5. Conflict Resolution & Lineages¶
Agents frequently learn updated information that invalidates old facts (e.g., a user moves to a new city).
When a new memory is added that shares a conflict_key with an existing active memory, Engram does not delete the old memory. Instead, it:
1. Links them via a lineage_id.
2. Marks the older row's status as superseded.
3. Marks the new row as the active current head.
Standard hybrid searches automatically filter out superseded memories, ensuring your prompt isn't polluted with outdated facts. However, because the data isn't deleted, you can still trace the timeline of a changing fact using get_lineage() or get_history().
6. Search Modalities¶
When bypassing the high-level recall() operator, you can query facts directly using three distinct modes:
| Mode | Methodology |
|---|---|
hybrid |
Fuses pgvector similarity, Postgres full-text search, recency decay, and importance scores. |
semantic |
Pure pgvector cosine similarity. |
keyword |
Pure Postgres full-text search. |
Deep Search¶
For broad or vague prompts, use deep_search(). This asks the LLM to generate multiple permutations of the query, executes them concurrently, and fuses the rankings using Reciprocal Rank Fusion (RRF).
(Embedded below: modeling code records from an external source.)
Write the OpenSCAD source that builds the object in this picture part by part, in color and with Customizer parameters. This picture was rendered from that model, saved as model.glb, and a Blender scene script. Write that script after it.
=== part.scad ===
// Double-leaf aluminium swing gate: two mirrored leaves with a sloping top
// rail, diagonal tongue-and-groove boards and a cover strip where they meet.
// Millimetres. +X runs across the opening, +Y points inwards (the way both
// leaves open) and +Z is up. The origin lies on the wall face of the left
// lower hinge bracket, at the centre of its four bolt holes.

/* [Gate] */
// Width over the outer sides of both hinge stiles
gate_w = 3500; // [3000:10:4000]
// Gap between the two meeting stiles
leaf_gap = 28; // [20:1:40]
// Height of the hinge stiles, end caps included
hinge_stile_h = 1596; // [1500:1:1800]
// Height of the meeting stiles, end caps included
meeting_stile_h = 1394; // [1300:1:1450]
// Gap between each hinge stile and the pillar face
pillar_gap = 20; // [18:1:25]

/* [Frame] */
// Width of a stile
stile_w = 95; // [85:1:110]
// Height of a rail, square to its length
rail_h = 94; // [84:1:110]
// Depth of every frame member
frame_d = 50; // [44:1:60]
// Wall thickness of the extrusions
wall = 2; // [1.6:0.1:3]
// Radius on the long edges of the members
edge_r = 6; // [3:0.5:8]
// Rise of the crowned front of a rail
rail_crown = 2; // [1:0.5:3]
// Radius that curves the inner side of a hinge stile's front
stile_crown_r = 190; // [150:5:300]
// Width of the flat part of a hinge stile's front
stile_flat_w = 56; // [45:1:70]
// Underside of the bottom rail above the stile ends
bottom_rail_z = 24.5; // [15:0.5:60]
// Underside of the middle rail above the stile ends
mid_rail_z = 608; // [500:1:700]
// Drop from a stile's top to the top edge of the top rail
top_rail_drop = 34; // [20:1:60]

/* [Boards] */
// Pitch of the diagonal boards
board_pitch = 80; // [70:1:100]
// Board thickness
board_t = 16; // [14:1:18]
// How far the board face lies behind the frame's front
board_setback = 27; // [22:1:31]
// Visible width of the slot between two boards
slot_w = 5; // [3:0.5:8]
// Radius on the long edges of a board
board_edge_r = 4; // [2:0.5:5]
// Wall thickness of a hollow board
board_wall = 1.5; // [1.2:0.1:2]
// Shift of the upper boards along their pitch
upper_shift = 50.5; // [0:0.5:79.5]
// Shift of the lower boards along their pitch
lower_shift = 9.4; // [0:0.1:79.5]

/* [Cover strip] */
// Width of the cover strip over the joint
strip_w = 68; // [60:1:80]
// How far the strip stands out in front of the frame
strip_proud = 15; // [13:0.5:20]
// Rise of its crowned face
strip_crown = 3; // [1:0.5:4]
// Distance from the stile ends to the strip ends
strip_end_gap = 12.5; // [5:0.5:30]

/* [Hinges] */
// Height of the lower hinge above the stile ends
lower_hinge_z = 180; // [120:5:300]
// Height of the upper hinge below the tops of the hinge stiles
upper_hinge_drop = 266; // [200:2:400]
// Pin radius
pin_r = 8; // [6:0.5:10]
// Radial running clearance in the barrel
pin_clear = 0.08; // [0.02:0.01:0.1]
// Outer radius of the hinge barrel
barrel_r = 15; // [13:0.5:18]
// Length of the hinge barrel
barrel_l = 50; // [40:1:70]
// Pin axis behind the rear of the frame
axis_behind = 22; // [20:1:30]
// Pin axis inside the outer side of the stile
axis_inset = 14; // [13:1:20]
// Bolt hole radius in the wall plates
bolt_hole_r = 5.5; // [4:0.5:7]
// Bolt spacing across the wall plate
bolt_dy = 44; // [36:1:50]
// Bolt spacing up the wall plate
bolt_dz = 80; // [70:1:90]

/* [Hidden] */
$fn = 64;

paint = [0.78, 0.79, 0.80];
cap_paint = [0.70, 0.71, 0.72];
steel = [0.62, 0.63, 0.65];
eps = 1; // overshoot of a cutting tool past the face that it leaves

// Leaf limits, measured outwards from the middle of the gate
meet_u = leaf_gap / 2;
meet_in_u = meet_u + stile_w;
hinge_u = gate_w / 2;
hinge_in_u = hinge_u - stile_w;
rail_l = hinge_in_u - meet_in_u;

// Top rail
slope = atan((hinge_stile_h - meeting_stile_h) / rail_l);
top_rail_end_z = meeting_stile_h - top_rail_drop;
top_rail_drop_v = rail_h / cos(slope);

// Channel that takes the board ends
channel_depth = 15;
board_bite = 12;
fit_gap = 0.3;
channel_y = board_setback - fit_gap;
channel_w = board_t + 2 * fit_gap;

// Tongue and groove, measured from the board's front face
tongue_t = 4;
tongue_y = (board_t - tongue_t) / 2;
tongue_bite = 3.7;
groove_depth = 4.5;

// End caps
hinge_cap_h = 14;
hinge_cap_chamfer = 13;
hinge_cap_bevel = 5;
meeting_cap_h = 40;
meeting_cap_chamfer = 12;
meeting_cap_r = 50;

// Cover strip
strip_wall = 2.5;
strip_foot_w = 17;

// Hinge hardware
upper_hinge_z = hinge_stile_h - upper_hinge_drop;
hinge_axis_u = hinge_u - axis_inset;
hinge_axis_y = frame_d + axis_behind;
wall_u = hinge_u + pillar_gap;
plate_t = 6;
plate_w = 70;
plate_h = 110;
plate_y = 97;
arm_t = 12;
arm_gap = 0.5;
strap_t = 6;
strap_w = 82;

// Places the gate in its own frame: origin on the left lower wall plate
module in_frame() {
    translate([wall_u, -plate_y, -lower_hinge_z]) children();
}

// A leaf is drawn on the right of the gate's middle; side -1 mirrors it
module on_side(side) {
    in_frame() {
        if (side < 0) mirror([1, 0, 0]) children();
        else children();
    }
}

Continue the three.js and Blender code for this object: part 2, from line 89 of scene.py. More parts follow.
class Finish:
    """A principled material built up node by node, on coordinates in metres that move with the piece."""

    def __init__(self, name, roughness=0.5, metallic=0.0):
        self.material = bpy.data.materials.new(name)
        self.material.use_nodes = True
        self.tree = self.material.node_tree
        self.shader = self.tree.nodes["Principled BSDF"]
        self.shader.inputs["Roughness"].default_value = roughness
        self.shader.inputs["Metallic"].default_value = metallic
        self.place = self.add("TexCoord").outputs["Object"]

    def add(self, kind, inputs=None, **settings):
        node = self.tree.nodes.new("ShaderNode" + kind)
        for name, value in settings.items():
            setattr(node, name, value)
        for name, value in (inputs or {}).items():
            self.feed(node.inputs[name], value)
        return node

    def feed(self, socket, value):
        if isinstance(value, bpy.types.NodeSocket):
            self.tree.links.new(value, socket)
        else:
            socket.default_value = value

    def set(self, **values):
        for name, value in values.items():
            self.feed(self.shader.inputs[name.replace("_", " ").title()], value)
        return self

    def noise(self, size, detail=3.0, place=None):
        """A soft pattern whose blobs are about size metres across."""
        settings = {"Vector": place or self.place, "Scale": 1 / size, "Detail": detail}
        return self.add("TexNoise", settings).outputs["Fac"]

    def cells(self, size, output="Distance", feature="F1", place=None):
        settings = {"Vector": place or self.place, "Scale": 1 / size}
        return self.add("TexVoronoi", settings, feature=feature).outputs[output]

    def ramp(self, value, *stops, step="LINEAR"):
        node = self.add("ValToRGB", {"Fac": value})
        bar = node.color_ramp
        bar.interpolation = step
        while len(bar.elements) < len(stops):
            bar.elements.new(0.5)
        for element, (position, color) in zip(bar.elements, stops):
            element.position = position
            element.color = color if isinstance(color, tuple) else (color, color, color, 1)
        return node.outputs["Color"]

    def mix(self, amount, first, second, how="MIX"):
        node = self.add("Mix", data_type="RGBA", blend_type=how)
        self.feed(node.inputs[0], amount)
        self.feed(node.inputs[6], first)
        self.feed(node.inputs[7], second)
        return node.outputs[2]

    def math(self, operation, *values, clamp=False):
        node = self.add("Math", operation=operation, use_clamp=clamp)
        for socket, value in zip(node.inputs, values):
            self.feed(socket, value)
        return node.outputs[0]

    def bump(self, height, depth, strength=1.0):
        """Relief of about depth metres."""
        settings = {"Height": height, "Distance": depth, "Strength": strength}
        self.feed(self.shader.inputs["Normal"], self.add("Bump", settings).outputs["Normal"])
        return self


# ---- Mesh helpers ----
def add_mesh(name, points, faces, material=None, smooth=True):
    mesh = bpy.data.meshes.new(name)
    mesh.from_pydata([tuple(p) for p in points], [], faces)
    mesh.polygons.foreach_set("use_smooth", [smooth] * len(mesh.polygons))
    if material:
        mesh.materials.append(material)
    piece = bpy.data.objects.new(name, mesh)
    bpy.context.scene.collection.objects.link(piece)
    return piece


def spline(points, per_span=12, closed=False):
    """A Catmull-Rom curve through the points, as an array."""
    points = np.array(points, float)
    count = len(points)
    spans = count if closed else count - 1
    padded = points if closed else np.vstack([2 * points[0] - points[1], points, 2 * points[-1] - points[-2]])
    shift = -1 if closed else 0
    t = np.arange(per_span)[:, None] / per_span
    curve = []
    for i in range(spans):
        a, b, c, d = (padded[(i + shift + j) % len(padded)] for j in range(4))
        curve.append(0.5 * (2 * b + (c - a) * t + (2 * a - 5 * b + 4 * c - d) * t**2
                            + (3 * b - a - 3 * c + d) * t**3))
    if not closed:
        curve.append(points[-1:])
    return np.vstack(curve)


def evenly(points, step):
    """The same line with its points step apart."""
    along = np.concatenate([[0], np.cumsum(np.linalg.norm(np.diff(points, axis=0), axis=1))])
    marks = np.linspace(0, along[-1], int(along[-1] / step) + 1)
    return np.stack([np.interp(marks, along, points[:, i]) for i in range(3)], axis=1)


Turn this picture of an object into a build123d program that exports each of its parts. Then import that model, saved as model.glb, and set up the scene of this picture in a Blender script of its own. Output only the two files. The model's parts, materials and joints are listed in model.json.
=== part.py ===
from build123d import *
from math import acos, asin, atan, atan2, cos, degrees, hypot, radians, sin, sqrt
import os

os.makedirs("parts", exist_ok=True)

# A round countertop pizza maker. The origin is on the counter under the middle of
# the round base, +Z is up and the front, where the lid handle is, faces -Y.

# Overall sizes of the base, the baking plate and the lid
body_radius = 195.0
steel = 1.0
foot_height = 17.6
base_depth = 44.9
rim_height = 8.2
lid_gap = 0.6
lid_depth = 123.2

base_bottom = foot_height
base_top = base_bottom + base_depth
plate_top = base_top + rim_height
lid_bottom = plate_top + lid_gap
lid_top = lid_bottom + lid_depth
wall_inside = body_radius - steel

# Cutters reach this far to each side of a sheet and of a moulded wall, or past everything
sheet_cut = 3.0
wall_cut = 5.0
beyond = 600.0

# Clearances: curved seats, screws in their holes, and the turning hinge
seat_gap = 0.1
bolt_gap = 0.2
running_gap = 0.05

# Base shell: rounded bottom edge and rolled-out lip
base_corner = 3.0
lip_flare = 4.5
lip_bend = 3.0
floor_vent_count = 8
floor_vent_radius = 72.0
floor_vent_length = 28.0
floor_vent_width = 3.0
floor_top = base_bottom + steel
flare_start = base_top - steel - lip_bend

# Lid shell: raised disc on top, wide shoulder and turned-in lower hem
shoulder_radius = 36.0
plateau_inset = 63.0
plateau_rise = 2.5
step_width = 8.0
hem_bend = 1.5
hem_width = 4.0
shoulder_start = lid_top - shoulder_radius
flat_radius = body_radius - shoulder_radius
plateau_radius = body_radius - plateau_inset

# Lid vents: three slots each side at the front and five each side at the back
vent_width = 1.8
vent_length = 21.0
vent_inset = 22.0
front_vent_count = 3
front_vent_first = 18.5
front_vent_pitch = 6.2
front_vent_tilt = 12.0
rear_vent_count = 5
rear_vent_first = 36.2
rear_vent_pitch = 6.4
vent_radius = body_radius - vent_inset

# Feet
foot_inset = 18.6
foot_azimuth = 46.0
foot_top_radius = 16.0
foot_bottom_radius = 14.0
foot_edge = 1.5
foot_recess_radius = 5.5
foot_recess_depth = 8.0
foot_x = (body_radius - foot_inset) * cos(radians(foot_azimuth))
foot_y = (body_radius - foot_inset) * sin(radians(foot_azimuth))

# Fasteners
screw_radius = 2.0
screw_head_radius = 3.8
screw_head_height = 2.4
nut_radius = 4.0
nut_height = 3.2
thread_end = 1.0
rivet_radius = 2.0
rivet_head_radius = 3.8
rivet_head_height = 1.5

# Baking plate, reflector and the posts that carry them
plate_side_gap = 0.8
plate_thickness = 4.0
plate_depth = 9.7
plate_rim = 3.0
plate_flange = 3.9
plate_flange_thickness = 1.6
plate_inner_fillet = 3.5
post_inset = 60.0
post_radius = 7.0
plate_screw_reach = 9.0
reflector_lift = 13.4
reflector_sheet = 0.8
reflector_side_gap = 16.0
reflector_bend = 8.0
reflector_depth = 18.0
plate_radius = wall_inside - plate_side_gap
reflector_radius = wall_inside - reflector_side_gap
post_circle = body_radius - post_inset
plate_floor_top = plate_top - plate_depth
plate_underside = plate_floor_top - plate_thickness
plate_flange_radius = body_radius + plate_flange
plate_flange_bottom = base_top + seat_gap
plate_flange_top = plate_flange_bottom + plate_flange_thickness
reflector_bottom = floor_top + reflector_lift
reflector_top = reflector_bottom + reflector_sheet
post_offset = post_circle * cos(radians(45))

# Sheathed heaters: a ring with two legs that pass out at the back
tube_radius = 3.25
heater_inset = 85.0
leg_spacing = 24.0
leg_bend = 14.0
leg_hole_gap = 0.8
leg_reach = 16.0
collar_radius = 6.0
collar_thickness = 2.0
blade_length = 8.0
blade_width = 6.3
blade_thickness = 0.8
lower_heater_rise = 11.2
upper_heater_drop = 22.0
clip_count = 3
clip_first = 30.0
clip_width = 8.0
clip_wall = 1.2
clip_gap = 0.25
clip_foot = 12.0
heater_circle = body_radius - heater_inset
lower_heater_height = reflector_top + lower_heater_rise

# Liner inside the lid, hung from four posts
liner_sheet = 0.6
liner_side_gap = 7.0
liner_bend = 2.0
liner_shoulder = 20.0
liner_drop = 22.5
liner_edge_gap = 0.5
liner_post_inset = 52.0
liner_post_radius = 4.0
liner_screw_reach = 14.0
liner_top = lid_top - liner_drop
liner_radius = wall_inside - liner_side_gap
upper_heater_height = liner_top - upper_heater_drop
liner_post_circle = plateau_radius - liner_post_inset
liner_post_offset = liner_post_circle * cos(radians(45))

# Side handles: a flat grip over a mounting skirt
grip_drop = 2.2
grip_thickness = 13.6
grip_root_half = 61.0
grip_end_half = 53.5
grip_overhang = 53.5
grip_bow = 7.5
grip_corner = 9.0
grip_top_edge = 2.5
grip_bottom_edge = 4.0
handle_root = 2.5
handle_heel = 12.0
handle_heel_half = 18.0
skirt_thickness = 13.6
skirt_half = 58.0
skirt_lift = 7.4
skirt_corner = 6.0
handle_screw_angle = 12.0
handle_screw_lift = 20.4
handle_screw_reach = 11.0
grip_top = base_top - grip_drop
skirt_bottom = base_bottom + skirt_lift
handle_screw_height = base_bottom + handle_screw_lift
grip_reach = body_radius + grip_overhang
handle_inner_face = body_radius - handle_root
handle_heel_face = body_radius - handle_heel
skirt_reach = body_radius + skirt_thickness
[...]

Critical Memory Retrieval¶
Some facts (like hard API constraints or life-threatening allergies) are too important to leave to the probabilities of vector math. By assigning a critical_slot via a Policy, you can fetch these facts directly using recall_critical(), completely bypassing vector search.
7. Graph Relations¶
Facts don't exist in a vacuum. Engram allows you to create directional edges (with optional weights) between memories.
For example, a decision memory can be related to a constraint memory via a supports relation. When you retrieve the decision, you can use traverse() or traverse_many() to follow the graph edges via recursive Postgres CTEs and pull the supporting constraints directly into your prompt.
8. Task Memory and the Event Ledger¶
For long-running agents, Engram maintains a durable TaskRun.
Everything the agent does—user messages, tool calls, tool results, observations, and errors—is appended to an immutable event ledger.
[!IMPORTANT] The raw ledger is authoritative. Derived facts are generated asynchronously from the ledger via background
memory_jobs.
Because the ledger can grow massive over long tasks, you don't inject the whole ledger into the prompt. Instead, you create periodic Checkpoints (compact state summaries). The build_context() API intelligently assembles a budgeted prompt block containing the most recent events, the latest checkpoint, and relevant semantic facts.
9. Long Input Processing¶
When an agent needs to process massive context blocks (like an entire codebase diff or a 50-page legal contract), passing it directly into the LLM is inefficient.
record_long_input() splits massive text chunks using heading-aware or token-aware chunking (via chonkie). It creates Artifact events anchored directly to exact character spans (quote hashes). You can then use build_long_input_context() to retrieve only the hyper-relevant source chunks necessary to answer a specific question, preventing context window bloat while maintaining strict citable evidence.